To Nancy Novak, Chief Innova­tion Officer with Compass Datacenters, there’s no stronger currency than data.

Everything is data-related – whether it’s understanding disease better, advancing education, battling climate change in the environment, extending welfare services, or training our military – all of it leads to the goal of having a more peaceful globe on which to live.

“Having good information and being able to organize it in a way that’s useful is really powerful,” Novak said. “It’s a noble cause – taking information, putting it into a repository, and using it to help people."

Novak’s 30 years in construction has been vast, covering everything from the Pentagon to hospitals to museums and airports. She spent two decades as an Operations Executive with Hensel Phelps Construction Company. After Hensel Phelps, Novak spent some time in retirement before becoming the National Vice President of Operations for Balfour Beatty Construction.

For nearly four years now, Novak has served with Compass Datacenters, where she focuses on cutting-edge technology, lean practices, and innovative culture through diversity to add value, improve return on investment, and disrupt the construction industry.

Novak hails from a family of tradespeople. She and her twin sister would accompany their father to jobsites, where he served as a general superintendent for a large contractor. The sisters fell in love with the work. Her twin is a general contractor.

A Team That Keeps Her Moving

In 2020, despite COVID-19 grounding so much of business, Novak participated in 46 events, including virtual keynotes, panels, and podcasts.

She averages about one event per week, and Novak credits her team with keeping her schedule running smoothly.

Prior to COVID, Novak always was on a plane, visiting Compass campuses.

Dallas-based Compass Datacenters has 17 datacenters, with three large campuses totaling more than 500 acres currently under development. Domestically, the datacenters contain 450 MW of capacity.

While datacenters aren’t hard to construct – they’re big boxes and serve as a storage room for servers – they require the right connectivity, environmental structure, and utilities.

Most datacenters are single-client – either enterprise on the municipality level or they’re hyperscale. There are only five companies in the world who fall into the hyperscale category: Google, Microsoft, Apple, Amazon, and Facebook.

Gone are the days of buildings constructed with a single, dedicated computer room.

“From a construction standpoint, datacenters have not been around for many years,” Novak said. “The cloud is where the hyperscalers live, and it’s been barely 10 years. Everything is migrating to the cloud.”

The pandemic made these hyperscalers even larger, pushing technology 10 years ahead of their time just based on need.

100 Percent All-Women Construction Managers

Typically, Novak starts her day very early, reviewing projects on the Compass Datacenter portals. Then she checks in with her team.

Compass Datacenters has 100 percent all-women construction managers at its U.S. campuses. This is a very intentional diversity strategy.

“Some have experience, and some are new in the business,” Novak said. “But all have an amazing energy, and even the entry-level women are blowing our minds. The way they catch on and embrace this role.

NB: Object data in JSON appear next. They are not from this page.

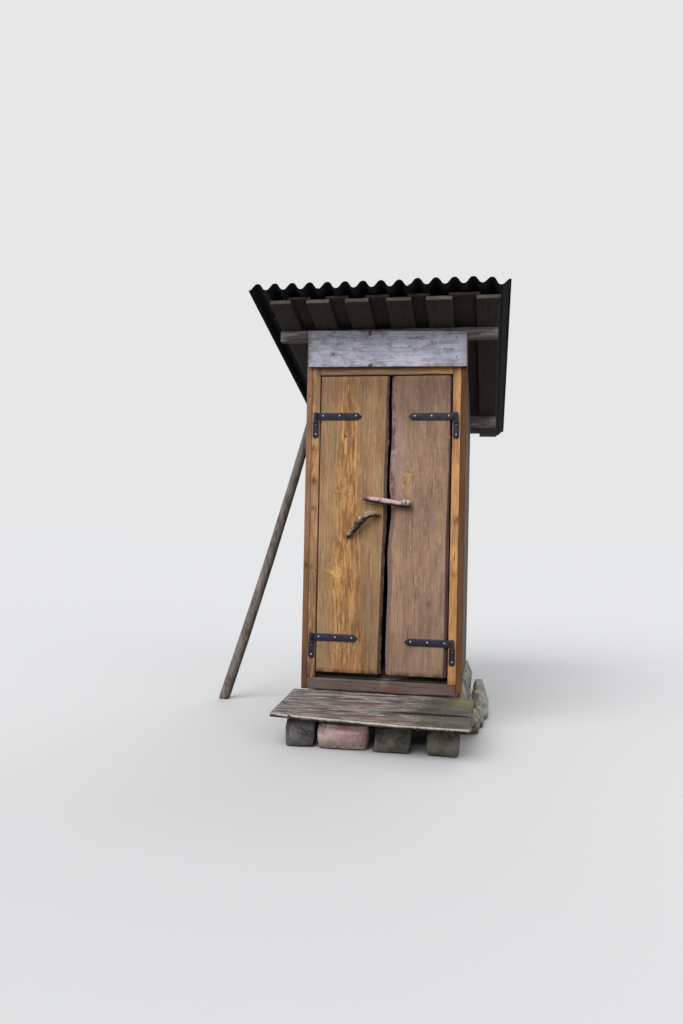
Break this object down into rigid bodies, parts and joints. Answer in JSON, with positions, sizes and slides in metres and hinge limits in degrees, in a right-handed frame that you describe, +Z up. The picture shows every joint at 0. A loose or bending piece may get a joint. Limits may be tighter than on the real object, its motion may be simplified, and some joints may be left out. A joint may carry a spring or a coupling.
{
  "type": "wooden outhouse",
  "caption": "Small timber outhouse with a shed roof of corrugated sheet over boards, double plank doors on strap hinges, a turning stick latch, a board step on stones and a propping pole.",
  "frame": {"origin": "on the ground under the middle of the doorway, in the plane of the jambs' front faces, on the flat underside of the middle front foundation stone", "axes": "+X to the right seen from the front, +Y into the hut, +Z up"},
  "size_m": [1.7791, 2.2766, 2.4182],
  "materials": {
    "grey_stone": "rough",
    "pink_granite": "rough",
    "dark_stone": "rough",
    "sill_timber": "weathered",
    "grey_boards": "worn",
    "oiled_pine": "oiled",
    "aged_timber": "sawn",
    "grey_beam": "weathered",
    "wall_boards": "weathered",
    "whitewashed_board": "worn whitewash",
    "deck_boards": "weathered",
    "bitumen_sheet": "matt",
    "black_iron": "satin",
    "step_boards": "weathered",
    "bark_pole": "bark",
    "left_plank": "weathered",
    "right_plank": "weathered",
    "handle_branch": "barked",
    "latch_branch": "peeled",
    "nail_steel": "dull"
  },
  "bodies": {
    "house": {"front_foundation_stones": "grey_stone", "left_foundation_stones": "grey_stone", "right_foundation_stones": "grey_stone", "back_foundation_stones": "grey_stone", "front_sill": "sill_timber", "rear_sill": "sill_timber", "side_sills": "sill_timber", "floor_boards": "grey_boards", "left_jamb": "oiled_pine", "right_jamb": "oiled_pine", "head_rail": "oiled_pine", "corner_boards": "oiled_pine", "rear_posts": "aged_timber", "front_beam": "grey_beam", "rear_beam": "grey_beam", "left_wall_rails": "aged_timber", "right_wall_rails": "aged_timber", "back_wall_rail": "aged_timber", "left_wall_boards": "wall_boards", "right_wall_boards": "wall_boards", "back_wall_boards": "wall_boards", "sign_board": "whitewashed_board", "deck_lower_boards": "deck_boards", "deck_upper_boards": "deck_boards", "roof_sheet_left": "bitumen_sheet", "roof_sheet_right": "bitumen_sheet", "left_hinge_plates": "black_iron", "right_hinge_plates": "black_iron", "step_board_back": "step_boards", "step_board_front": "step_boards", "step_bearers": "sill_timber", "step_stone_grey": "grey_stone", "step_stone_pink": "pink_granite", "step_stones_dark": "dark_stone", "step_stones_rear": "dark_stone", "prop_pole": "bark_pole"},
    "right_door": {"right_leaf": "right_plank", "right_leaf_ledges": "aged_timber", "right_straps": "black_iron", "latch_nail": "nail_steel"},
    "left_door": {"left_leaf": "left_plank", "left_leaf_ledges": "aged_timber", "left_straps": "black_iron", "left_handle": "handle_branch"},
    "latch": {"latch_stick": "latch_branch"}
  },
  "joints": [
    {"name": "right_door_swing", "type": "hinge", "parent": "house", "child": "right_door", "pos_m": [0.395, -0.0133, 0], "axis": [0, 0, 1], "range_deg": [0, 110]},
    {"name": "left_door_swing", "type": "hinge", "parent": "house", "child": "left_door", "pos_m": [-0.395, -0.0133, 0], "axis": [0, 0, -1], "range_deg": [0, 110]},
    {"name": "latch_turn", "type": "hinge", "parent": "right_door", "child": "latch", "pos_m": [0.119, -0.031, 1.254], "axis": [0, 1, 0], "range_deg": [0, 85]}
  ],
  "couplings": [
    {"joint": "left_door_swing", "follows": "right_door_swing", "ratio": 1}
  ]
}
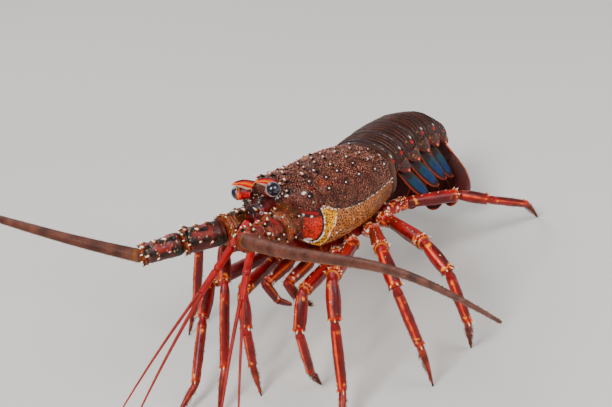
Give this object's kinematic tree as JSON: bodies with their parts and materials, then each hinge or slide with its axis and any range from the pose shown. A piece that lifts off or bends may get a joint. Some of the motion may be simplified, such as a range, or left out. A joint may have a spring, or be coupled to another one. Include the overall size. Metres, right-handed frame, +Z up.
{
  "type": "spiny lobster",
  "caption": "Life-size still model of a spiny lobster standing on its legs, with horns over the eyes, long spiny antennae, a ringed abdomen and a tail fan tucked under.",
  "frame": {"origin": "on the floor, at the middle of the model's box, antennae included", "axes": "+Z up, -Y the way the head points, +X to the animal's left"},
  "size_m": [0.4854, 0.3286, 0.1778],
  "materials": {
    "carapace_shell": "dark maroon shell with a fine pale speckle, moist satin",
    "abdomen_shell": "dark maroon-brown shell with fine paler ridges, moist satin",
    "underside": "pale orange-brown shell, satin",
    "horn": "orange-red horn with a yellow stripe, satin",
    "eye": "dark slate eye, wet gloss",
    "antenna_shell": "crimson shell with pale spine tips, satin",
    "lash": "red-brown ringed whip, matt",
    "feeler": "orange-red feeler, satin",
    "mouthpart": "orange and white mouthparts, satin",
    "leg": "crimson shell with an orange stripe, satin",
    "tail_fan": "soft red-brown fan with an orange rim, matt"
  },
  "bodies": {
    "root": {"carapace": "carapace_shell", "sternum": "underside", "abdomen_1": "abdomen_shell", "abdomen_2": "abdomen_shell", "abdomen_3": "abdomen_shell", "abdomen_4": "abdomen_shell", "abdomen_5": "abdomen_shell", "abdomen_6": "abdomen_shell", "telson": "tail_fan", "uropod_inner_left": "tail_fan", "uropod_inner_right": "tail_fan", "uropod_outer_left": "tail_fan", "uropod_outer_right": "tail_fan", "horn_left": "horn", "horn_right": "horn", "eye_left": "eye", "eye_right": "eye", "antennular_plate": "antenna_shell", "antenna_left_base": "antenna_shell", "antenna_left_middle": "antenna_shell", "antenna_left_end": "antenna_shell", "antenna_left_lash_near": "lash", "antenna_left_lash_far": "lash", "antenna_right_base": "antenna_shell", "antenna_right_middle": "antenna_shell", "antenna_right_end": "antenna_shell", "antenna_right_lash_near": "lash", "antenna_right_lash_far": "lash", "antennule_left_stalk": "feeler", "antennule_left_outer": "feeler", "antennule_left_inner": "feeler", "antennule_right_stalk": "feeler", "antennule_right_outer": "feeler", "antennule_right_inner": "feeler", "mouth": "mouthpart", "maxilliped_left": "mouthpart", "maxilliped_right": "mouthpart", "leg_left_1_upper": "leg", "leg_left_1_lower": "leg", "leg_left_2_upper": "leg", "leg_left_2_lower": "leg", "leg_left_3_upper": "leg", "leg_left_3_lower": "leg", "leg_left_4_upper": "leg", "leg_left_4_lower": "leg", "leg_left_5_upper": "leg", "leg_left_5_lower": "leg", "leg_right_1_upper": "leg", "leg_right_1_lower": "leg", "leg_right_2_upper": "leg", "leg_right_2_lower": "leg", "leg_right_3_upper": "leg", "leg_right_3_lower": "leg", "leg_right_4_upper": "leg", "leg_right_4_lower": "leg", "leg_right_5_upper": "leg", "leg_right_5_lower": "leg"}
  },
  "joints": []
}
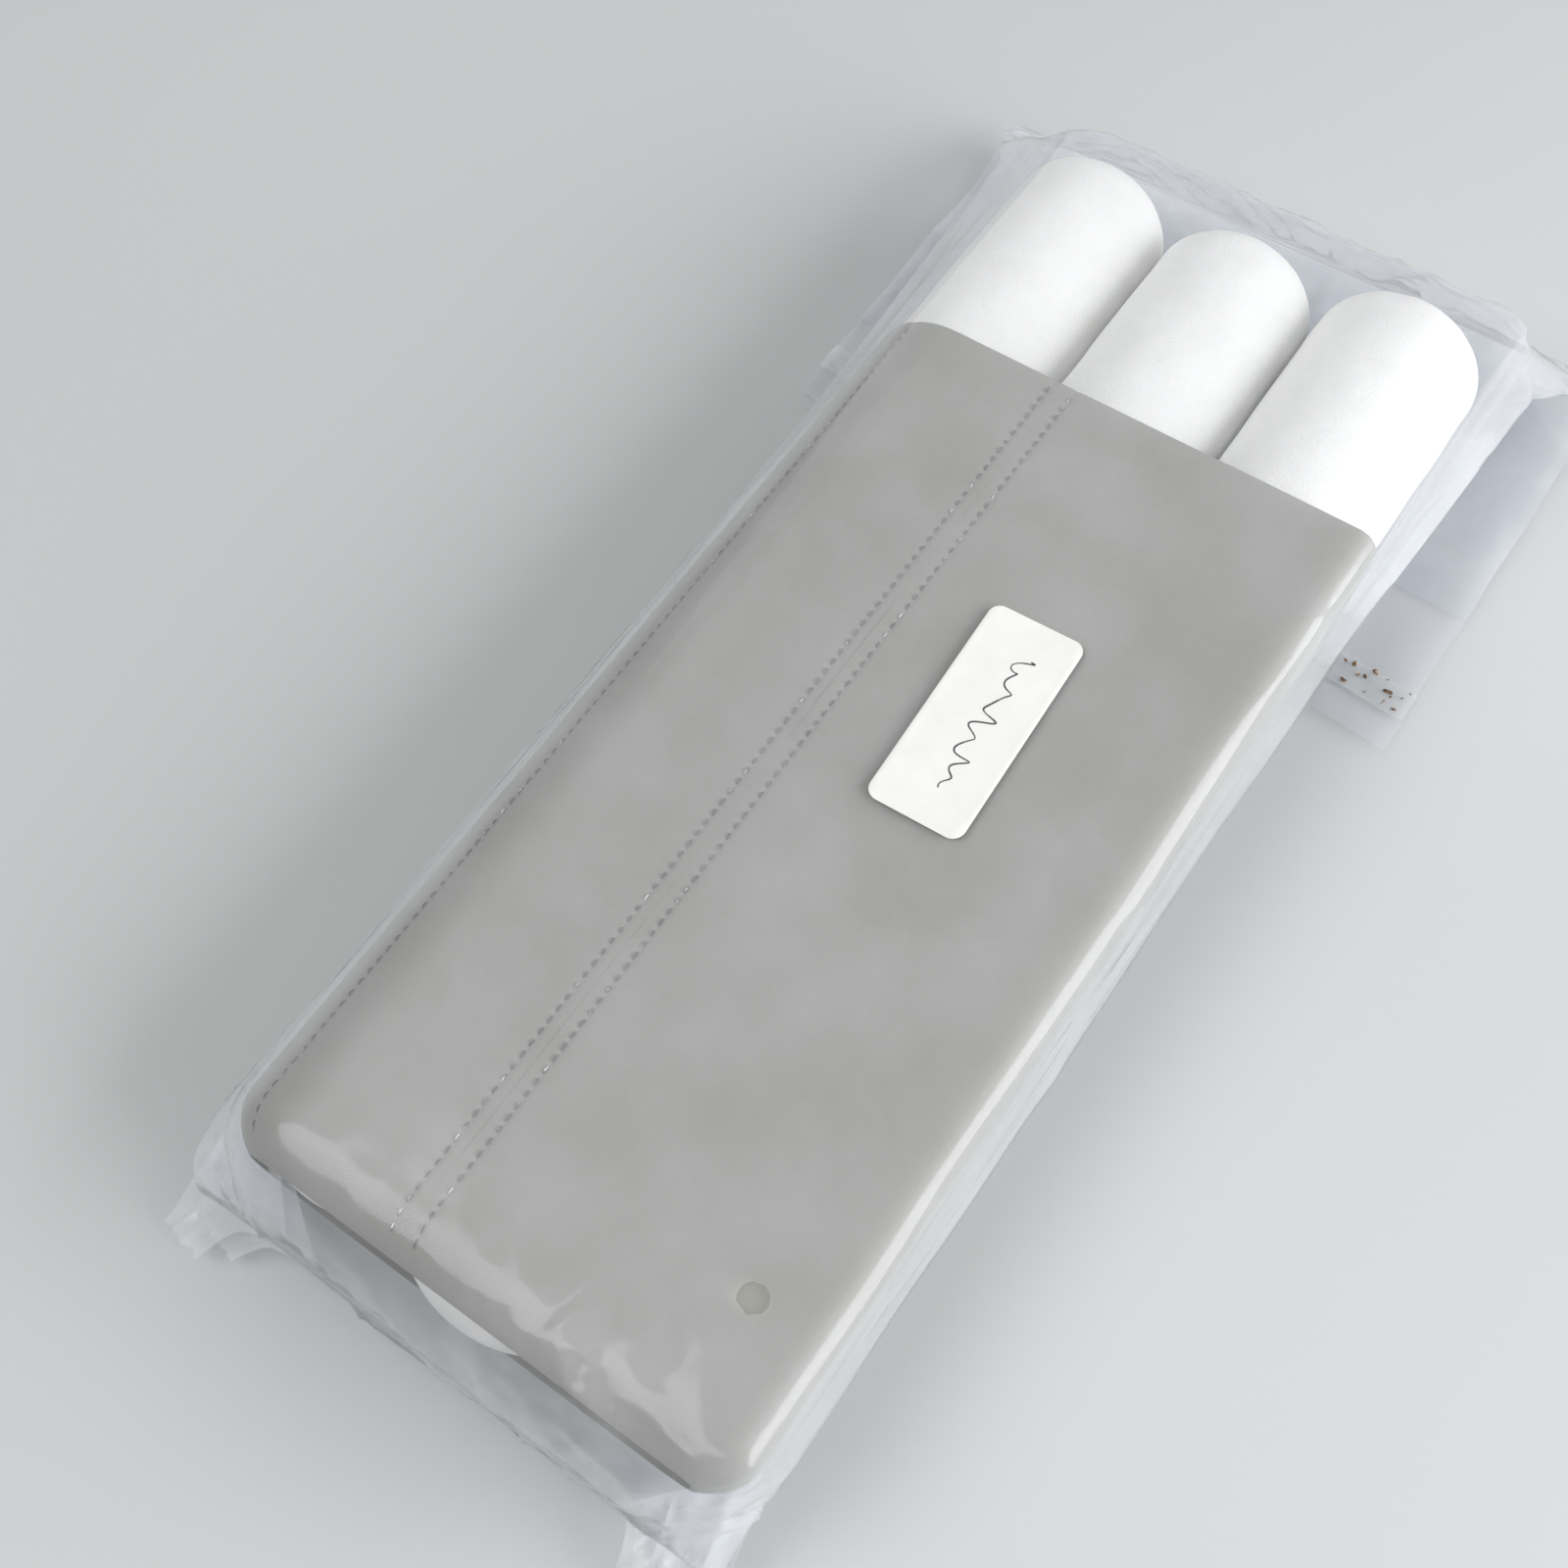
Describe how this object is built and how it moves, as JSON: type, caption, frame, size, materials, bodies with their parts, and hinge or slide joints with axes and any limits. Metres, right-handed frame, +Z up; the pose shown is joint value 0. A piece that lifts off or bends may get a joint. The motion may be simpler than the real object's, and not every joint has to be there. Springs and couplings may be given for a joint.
{
  "type": "packed foam mini-roller refills",
  "caption": "Round-ended white foam paint-roller refills in a flat grey sewn sleeve, packed in a clear film bag with a folded self-seal tail and a blank label.",
  "frame": {"origin": "on the surface that the pack lies on, below the middle of the refill columns", "axes": "+X across the columns, +Y along them towards the folded mouth, +Z up"},
  "size_m": [0.167, 0.3463, 0.0454],
  "materials": {
    "foam": "matte white fine-cell foam",
    "core_plastic": "satin moulded plastic",
    "plug_plastic": "satin moulded plastic",
    "sleeve_leather": "matte warm grey synthetic leather",
    "seam_strip": "woven backing strip",
    "thread": "dark grey twisted thread",
    "film": "clear glossy film with a bluish haze",
    "adhesive": "clear adhesive strip",
    "label_paper": "smooth white paper"
  },
  "bodies": {
    "bag": {"bag_film": "film", "label": "label_paper"},
    "tail": {"bag_tail": "film", "adhesive_strip": "adhesive"},
    "sleeve": {"sleeve_front_panel": "sleeve_leather", "sleeve_main_panel": "sleeve_leather", "sleeve_seam_strip": "seam_strip", "thread_seam_row_left": "thread", "thread_seam_row_right": "thread", "thread_edge_row": "thread"},
    "refill_upper_left": {"foam_cover_upper_left": "foam", "core_tube_upper_left": "core_plastic", "end_plug_upper_left": "plug_plastic"},
    "refill_lower_left": {"foam_cover_lower_left": "foam", "core_tube_lower_left": "core_plastic", "end_plug_lower_left": "plug_plastic"},
    "refill_upper_middle": {"foam_cover_upper_middle": "foam", "core_tube_upper_middle": "core_plastic", "end_plug_upper_middle": "plug_plastic"},
    "refill_lower_middle": {"foam_cover_lower_middle": "foam", "core_tube_lower_middle": "core_plastic", "end_plug_lower_middle": "plug_plastic"},
    "refill_upper_right": {"foam_cover_upper_right": "foam", "core_tube_upper_right": "core_plastic", "end_plug_upper_right": "plug_plastic"},
    "refill_lower_right": {"foam_cover_lower_right": "foam", "core_tube_lower_right": "core_plastic", "end_plug_lower_right": "plug_plastic"}
  },
  "joints": [
    {"name": "sleeve_creep", "type": "slide", "parent": "bag", "child": "sleeve", "axis": [0, 1, 0], "range_m": [-0.0008, 0.002]},
    {"name": "tail_fold", "type": "hinge", "parent": "bag", "child": "tail", "pos_m": [0, 0.176, 0.008], "axis": [1, 0, 0], "range_deg": [0, 180]},
    {"name": "upper_left_slide", "type": "slide", "parent": "sleeve", "child": "refill_upper_left", "axis": [0, 1, 0], "range_m": [0, 0.003]},
    {"name": "lower_left_slide", "type": "slide", "parent": "sleeve", "child": "refill_lower_left", "axis": [0, -1, 0], "range_m": [0, 0.0005]},
    {"name": "upper_middle_slide", "type": "slide", "parent": "sleeve", "child": "refill_upper_middle", "axis": [0, 1, 0], "range_m": [0, 0.003]},
    {"name": "lower_middle_slide", "type": "slide", "parent": "sleeve", "child": "refill_lower_middle", "axis": [0, -1, 0], "range_m": [0, 0.0005]},
    {"name": "upper_right_slide", "type": "slide", "parent": "sleeve", "child": "refill_upper_right", "axis": [0, 1, 0], "range_m": [0, 0.003]},
    {"name": "lower_right_slide", "type": "slide", "parent": "sleeve", "child": "refill_lower_right", "axis": [0, -1, 0], "range_m": [0, 0.0005]}
  ]
}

They’re just rockstars.”

The built environment is notorious for being male-dominated. There’s just 10 percent of women in the construction workforce. In the trades, the number is even smaller – just 3 percent.

Achieving gender parity in this space is a huge passion for Novak.

She points to one of the largest builders in construction – Procter & Gamble, who also happens to be among the largest advertisers in the world. The company represents a huge opportunity to change the messaging around construction.

“We know what we’ve been taught,” she said. “If you normalize what we you see in advertising so you have a diverse workforce on a construction site with a woman carrying tools and not a laundry basket – then it’ll happen. People start to see it as accepted.”

To Novak, there’s no greater career than construction.

“Construction touches every single life,” she said. “With the built environment, you build a launchpad, put satellites in the air, build hospitals, or a datacenter to store information. Every time you build for anyone, you learn about their business. The people you touch are from every walk of life.”